## [Exercise aim]
Transcribe word for word only the span whose first line is the one with "Write the OpenSCAD" and whose last line is the one with "drawn standing open."; both of those lines belong to it.

## [Records supplied]

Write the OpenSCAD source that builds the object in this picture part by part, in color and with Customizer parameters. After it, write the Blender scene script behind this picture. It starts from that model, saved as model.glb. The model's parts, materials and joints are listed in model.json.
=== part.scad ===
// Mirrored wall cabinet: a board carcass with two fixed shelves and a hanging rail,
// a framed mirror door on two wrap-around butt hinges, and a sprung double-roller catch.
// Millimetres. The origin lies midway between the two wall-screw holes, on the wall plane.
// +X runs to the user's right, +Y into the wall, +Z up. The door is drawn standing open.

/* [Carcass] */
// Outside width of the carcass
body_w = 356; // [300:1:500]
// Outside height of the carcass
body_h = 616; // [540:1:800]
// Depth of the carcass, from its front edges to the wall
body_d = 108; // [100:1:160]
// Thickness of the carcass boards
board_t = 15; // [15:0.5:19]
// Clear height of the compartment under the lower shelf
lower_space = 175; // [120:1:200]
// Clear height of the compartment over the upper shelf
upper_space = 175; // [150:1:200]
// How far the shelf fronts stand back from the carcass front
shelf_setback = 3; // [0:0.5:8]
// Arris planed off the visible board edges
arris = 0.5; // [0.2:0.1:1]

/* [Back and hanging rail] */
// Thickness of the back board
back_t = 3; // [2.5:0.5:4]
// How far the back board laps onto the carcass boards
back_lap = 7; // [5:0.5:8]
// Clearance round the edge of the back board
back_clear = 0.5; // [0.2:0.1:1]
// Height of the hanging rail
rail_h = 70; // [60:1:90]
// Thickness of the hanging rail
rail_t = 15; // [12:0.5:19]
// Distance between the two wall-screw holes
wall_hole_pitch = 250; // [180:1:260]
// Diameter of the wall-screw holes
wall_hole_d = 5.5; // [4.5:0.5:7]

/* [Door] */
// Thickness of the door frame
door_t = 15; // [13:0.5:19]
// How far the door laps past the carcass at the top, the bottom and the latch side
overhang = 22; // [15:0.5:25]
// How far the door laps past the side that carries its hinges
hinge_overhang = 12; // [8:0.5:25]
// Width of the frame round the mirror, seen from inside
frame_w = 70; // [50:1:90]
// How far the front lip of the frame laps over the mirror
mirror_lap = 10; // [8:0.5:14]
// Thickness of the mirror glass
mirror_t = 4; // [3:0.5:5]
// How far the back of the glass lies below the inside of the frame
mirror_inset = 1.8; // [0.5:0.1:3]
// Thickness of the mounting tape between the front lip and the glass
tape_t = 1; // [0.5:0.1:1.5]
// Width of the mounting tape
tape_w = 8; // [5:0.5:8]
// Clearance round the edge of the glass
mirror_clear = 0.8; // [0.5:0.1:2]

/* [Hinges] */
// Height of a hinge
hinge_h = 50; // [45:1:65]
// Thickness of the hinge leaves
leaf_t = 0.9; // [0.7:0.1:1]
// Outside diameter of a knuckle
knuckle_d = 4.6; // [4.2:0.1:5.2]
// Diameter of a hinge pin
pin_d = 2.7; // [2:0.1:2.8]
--
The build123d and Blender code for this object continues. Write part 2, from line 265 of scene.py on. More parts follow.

## [Complete response]
Write the OpenSCAD source that builds the object in this picture part by part, in color and with Customizer parameters. After it, write the Blender scene script behind this picture. It starts from that model, saved as model.glb. The model's parts, materials and joints are listed in model.json.
=== part.scad ===
// Mirrored wall cabinet: a board carcass with two fixed shelves and a hanging rail,
// a framed mirror door on two wrap-around butt hinges, and a sprung double-roller catch.
// Millimetres. The origin lies midway between the two wall-screw holes, on the wall plane.
// +X runs to the user's right, +Y into the wall, +Z up. The door is drawn standing open.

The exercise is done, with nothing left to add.